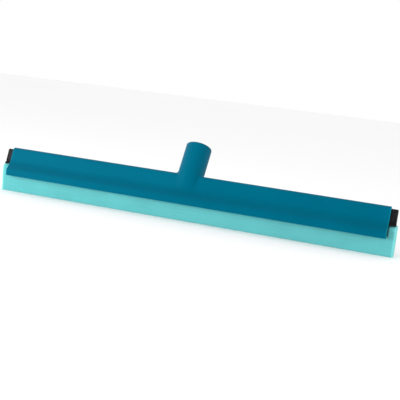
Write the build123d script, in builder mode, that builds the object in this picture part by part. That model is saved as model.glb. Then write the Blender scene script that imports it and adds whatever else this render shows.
□ □ □ □ □ □ □
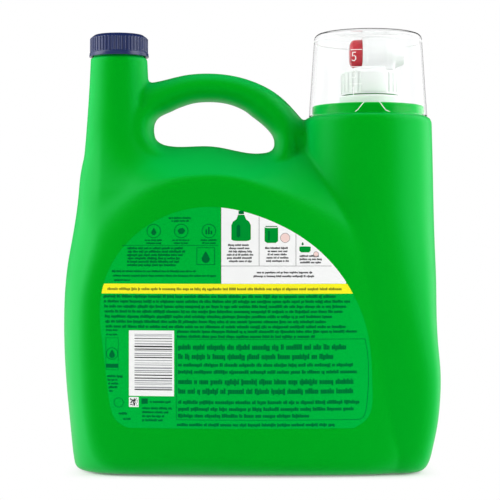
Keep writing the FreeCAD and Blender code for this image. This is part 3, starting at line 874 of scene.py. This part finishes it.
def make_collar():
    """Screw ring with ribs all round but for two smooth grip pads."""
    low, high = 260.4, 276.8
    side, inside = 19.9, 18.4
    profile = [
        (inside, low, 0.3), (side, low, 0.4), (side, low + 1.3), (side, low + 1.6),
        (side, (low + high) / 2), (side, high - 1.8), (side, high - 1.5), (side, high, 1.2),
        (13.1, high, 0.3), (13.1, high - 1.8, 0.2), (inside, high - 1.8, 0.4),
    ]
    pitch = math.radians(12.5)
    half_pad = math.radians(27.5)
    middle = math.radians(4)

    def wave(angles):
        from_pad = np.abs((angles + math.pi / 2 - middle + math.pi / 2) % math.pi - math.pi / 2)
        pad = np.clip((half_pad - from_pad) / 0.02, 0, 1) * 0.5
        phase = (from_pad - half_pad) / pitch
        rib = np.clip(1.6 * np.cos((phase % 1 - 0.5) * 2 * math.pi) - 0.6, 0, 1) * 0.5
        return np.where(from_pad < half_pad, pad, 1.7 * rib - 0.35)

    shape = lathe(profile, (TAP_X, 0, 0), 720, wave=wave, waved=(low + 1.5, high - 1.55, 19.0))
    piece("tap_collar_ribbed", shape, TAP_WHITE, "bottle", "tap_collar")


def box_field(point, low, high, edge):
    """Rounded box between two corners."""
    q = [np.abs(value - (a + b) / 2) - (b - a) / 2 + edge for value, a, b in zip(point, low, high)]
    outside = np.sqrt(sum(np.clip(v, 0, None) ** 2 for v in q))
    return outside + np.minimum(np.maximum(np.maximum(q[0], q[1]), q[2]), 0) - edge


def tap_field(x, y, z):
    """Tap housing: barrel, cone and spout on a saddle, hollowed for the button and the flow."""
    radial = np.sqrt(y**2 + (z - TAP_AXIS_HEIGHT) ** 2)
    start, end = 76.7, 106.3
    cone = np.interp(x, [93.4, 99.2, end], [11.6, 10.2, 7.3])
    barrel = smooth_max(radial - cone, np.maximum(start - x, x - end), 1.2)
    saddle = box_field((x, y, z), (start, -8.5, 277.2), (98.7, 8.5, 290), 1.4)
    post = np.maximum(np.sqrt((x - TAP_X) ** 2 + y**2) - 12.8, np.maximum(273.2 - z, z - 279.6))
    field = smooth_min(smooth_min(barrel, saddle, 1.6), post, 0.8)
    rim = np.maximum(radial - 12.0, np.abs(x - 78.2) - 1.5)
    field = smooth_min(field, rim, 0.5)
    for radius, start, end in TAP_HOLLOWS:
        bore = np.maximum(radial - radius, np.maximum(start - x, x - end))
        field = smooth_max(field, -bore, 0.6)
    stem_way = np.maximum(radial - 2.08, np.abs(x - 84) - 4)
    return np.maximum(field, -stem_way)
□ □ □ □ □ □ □
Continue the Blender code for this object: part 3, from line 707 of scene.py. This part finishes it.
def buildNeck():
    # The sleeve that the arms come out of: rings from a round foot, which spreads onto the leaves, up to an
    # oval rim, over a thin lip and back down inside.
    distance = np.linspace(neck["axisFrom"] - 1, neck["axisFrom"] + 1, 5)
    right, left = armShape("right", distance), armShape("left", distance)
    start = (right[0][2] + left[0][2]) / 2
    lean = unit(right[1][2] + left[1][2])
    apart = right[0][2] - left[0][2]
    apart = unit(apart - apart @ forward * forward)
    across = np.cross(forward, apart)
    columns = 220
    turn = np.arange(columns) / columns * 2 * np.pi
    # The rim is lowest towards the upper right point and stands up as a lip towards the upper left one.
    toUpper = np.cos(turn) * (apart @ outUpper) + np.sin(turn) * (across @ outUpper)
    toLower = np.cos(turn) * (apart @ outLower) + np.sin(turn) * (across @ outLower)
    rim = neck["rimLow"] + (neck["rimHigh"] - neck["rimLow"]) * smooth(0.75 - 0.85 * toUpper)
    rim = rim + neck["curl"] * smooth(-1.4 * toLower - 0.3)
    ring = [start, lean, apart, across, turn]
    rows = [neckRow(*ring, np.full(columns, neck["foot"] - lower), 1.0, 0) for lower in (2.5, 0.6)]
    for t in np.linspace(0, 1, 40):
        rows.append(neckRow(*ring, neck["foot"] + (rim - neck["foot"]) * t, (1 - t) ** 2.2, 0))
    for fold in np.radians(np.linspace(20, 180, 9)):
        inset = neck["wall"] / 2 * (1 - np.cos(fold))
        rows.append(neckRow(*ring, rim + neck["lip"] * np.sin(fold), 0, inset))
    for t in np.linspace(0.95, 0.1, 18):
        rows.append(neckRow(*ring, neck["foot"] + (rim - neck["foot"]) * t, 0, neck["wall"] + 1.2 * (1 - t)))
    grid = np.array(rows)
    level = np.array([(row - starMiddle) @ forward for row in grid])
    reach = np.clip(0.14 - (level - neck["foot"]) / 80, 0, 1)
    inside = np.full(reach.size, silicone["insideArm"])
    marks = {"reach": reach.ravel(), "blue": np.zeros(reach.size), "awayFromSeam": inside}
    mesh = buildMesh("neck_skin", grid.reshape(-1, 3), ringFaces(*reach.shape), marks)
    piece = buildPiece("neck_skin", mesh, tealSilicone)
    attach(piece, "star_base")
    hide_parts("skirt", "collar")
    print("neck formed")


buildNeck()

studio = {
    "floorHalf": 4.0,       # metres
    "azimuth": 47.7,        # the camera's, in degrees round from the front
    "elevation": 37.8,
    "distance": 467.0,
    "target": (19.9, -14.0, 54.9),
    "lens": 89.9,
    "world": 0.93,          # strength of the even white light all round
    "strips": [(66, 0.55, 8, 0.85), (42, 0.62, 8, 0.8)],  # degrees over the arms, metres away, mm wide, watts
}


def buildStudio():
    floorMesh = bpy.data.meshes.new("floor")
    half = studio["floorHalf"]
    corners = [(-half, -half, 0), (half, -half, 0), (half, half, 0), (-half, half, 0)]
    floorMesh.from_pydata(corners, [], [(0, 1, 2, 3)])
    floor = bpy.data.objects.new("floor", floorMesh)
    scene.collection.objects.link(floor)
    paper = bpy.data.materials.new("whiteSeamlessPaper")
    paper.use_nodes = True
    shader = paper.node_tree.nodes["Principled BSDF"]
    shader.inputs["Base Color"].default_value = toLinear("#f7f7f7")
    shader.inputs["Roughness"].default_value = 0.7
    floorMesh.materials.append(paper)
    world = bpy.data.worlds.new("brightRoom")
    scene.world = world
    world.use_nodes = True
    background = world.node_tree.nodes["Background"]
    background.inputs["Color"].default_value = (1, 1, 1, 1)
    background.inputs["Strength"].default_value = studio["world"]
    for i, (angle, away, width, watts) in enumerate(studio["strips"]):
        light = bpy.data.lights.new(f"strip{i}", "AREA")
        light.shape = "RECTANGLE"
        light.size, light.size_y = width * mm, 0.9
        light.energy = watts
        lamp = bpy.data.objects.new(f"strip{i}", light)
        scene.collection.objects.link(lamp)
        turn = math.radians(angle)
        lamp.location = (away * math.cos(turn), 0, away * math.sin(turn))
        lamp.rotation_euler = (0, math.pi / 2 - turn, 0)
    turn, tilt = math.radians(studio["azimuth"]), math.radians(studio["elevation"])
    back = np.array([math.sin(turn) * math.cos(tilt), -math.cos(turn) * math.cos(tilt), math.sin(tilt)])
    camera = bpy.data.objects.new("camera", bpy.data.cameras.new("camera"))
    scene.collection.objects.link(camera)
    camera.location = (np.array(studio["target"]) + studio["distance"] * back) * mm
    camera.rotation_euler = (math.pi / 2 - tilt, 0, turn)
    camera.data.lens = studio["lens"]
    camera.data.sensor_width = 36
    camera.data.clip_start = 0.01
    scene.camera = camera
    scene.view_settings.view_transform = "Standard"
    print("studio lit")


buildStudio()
□ □ □ □ □ □ □
◆ **TO DO**:
In the entries above, find every line with the word "finishes" and list it.

◆ **RESPONSE BELOW**:
Keep writing the FreeCAD and Blender code for this image. This is part 3, starting at line 874 of scene.py. This part finishes it.
Continue the Blender code for this object: part 3, from line 707 of scene.py. This part finishes it.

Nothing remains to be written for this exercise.